If I may ask, where did you get this wax? And what brand? I’ve
been interested in trying it but have only received blank looks when
I ask for it at the jewellery suppliers I know here in Paris.

The Complete Book of Jewelry Making: 
A Full-Color Introduction To The Jeweler's Art
Hardcover: 160 pages ; Dimensions (in inches): 0.77 x 12.04 x 9.44 
Publisher: Lark Books; (December 2000) 
http://www.amazon.com/exec/obidos/ASIN/1579901883/ganoksincom-20

Best,
Trevor.

Back many years ago, when I didn’t do a lot of fabrication, I had a
project that needed to be molded. The difficulty was that the
slightest deformation in the mold upon pulling the wax out, ruined
the design. So, I inserted a form made of water soluble wax and had
a RTV mold made with the water soluble wax supporting the form of
the model. I couldn’t get anyone to try to put water soluble wax
into their wax injector (this was pre-Orchid days) so I had to hand
make each insert. Fortunately the water soluble support was not a
complex design. I then inserted the water soluble support into the
mold and injected wax into the mold and around the support. The
injected wax stuck to the water soluble wax so when the wax was
removed it did not contort at all. Then all I did was soak the
whole thing in water until the injected wax was free. Ultimately it
was enough to convince me that I needed to increase my fabrication
skills. Perhaps this technique can be used by others.

Larry

Hi Trevor, I know Codina’s book and I like it.

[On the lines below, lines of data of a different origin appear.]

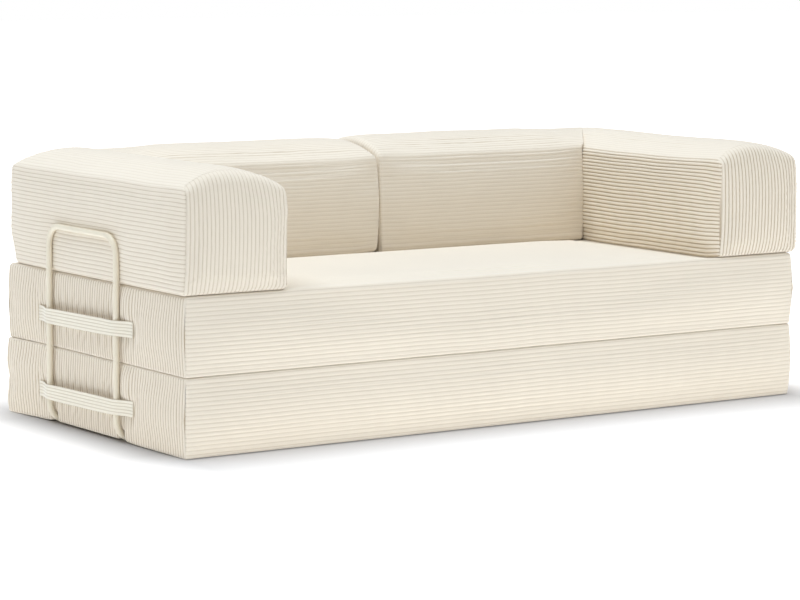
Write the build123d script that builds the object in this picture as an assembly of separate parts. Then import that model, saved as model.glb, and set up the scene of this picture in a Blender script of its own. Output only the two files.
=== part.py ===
from build123d import *
import math
import os

# A foam sofa bed: two mattress layers, two arm bolsters and two back bolsters, all in ribbed covers,
# with a bent tube frame in cloth straps beside each arm and behind each back.
# Millimetres. +X runs along the sofa to the viewer's right, +Y to its back, +Z up.
# The origin is on the floor, under the middle of the whole object.

# Mattress layers
MATTRESS_LENGTH = 2000.0
MATTRESS_DEPTH = 920.0
MATTRESS_HEIGHT = 202.0
MATTRESS_EDGE_RADIUS = 20.0
MATTRESS_CORNER_RADIUS = 30.0
MATTRESS_SIDE_BOW = 8.0
SEAT_CROWN = 7.0
SEAT_CROWN_MARGIN = 26.0
SEAT_CROWN_EDGE = 1.0

# Bolsters: arms and backs share one cross-section
BOLSTER_WIDTH = 290.0
BOLSTER_HEIGHT = 315.0
BOLSTER_OUTER_HEIGHT = 273.0
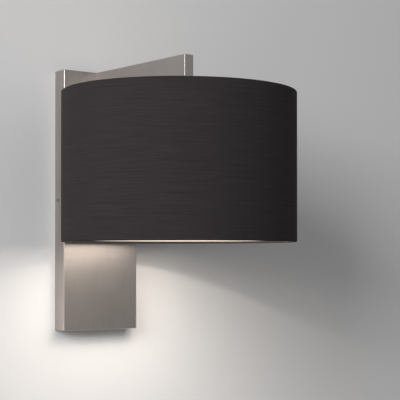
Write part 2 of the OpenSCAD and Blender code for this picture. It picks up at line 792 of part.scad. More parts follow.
// Fabric turned over a wire ring: a roll with a lip that closes the edge up to the drum's skin;
// s is 1 where the roll lies above the edge, at the bottom of the drum
module hem(edge, s, hem_r) {
    middle_r = ring_r(hem_r);
    translate([0, 0, edge + s * hem_r]) rotate_extrude() difference() {
        union() {
            translate([middle_r, 0]) circle(r = hem_r, $fn = 32);
            translate([middle_r, s > 0 ? -hem_r : hem_r - hem_t])
                square([liner_r - middle_r, hem_t]);
        }
        translate([middle_r, 0]) circle(r = hem_r - hem_t, $fn = 32);
    }
}

module shade_top_hem() {
    color("#232122") on_lamp_axis() difference() {
        hem(shade_top, -1, top_hem_r);
        spider_rods(spider_rod_r + hole_gap);
    }
}

module shade_bottom_hem() {
    color("#232122") on_lamp_axis() hem(shade_bottom, 1, bottom_hem_r);
}

module shade_ring() {
    in_r = holder_r + thread_gap;
    color(black) on_lamp_axis() difference() {
        translate([0, 0, nut_top - nut_h]) rotate_extrude() polygon([
            [in_r + 0.6, 0], [nut_r - 0.6, 0], [nut_r, 0.6], [nut_r, nut_h - nut_flange_t],
            [nut_flange_r, nut_h - nut_flange_t], [nut_flange_r, nut_h], [in_r, nut_h],
            [in_r, 0.6]]);
        for (i = [0:nut_grips - 1]) rotate(360 * i / nut_grips)
            translate([nut_r + nut_grip_r / 2, 0, nut_top - nut_h - 1])
                cylinder(r = nut_grip_r, h = nut_h - nut_flange_t + 1, $fn = 24);
    }
}

// The glass's outline: neck, hollow waist and globe, d inside the outer skin
function globe_line(d) = concat(
    [[bulb_neck_r - d, bulb_top - bulb_cap_l + 9]],
    arc([bulb_neck_r + bulb_waist_r, bulb_top - waist_drop], bulb_waist_r + d, 180,
        180 + waist_angle, 8),
    arc([0, bulb_top - globe_drop], bulb_r - d, waist_angle, -90, 18));

module bulb_glass() {
    skin = globe_line(0);
    inner = globe_line(bulb_wall);
    color("#f4ecd8") on_lamp_axis() rotate_extrude()
        polygon(concat(skin, [for (i = [len(inner) - 1:-1:0]) inner[i]]));
}

module bulb_cap() {
    color(zinc) on_lamp_axis() translate([0, 0, bulb_top]) rotate_extrude() polygon([
        [bulb_cap_r, -bulb_cap_l], [bulb_cap_r, -7.5], [11.2, -5.2], [10.8, -5.6],
        [bulb_neck_r + fit_gap, -7.8], [bulb_neck_r + fit_gap, -bulb_cap_l]]);
}

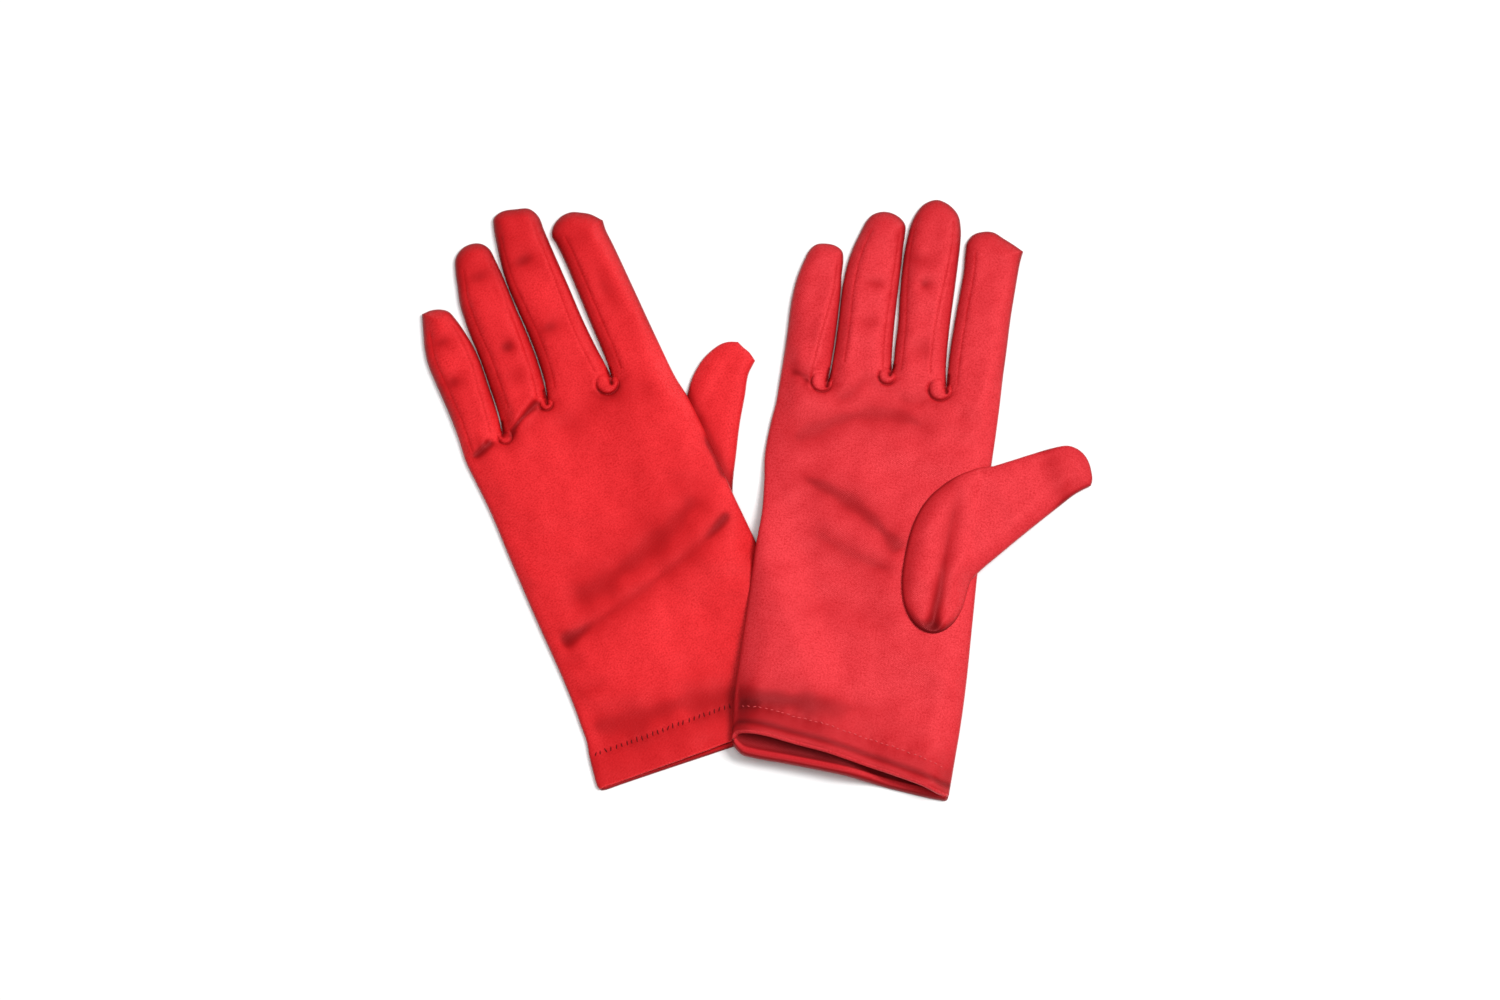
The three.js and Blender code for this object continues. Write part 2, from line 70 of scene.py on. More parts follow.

This wax is easy to get here in the USA. I bought mine at Gesswein
(www.gesswein.com). You can also look at www.contenti.com. I don’t
know the brand. It only comes in a plastic bag without any
Since you are in Europe, try www.cookson.com (they are
in London and in Dublin - catalog is online, but you need to register
first, giving proof that you are professional).

Let me know how it goes. Btw, I just thought of something. There
might be a much simpler method to make a hollow piece than the one I
described. Why not use a piece of investment instead of soluble wax?
Investment can be manipulated very well (better than the wax). Of
course, you need to wear a respirator.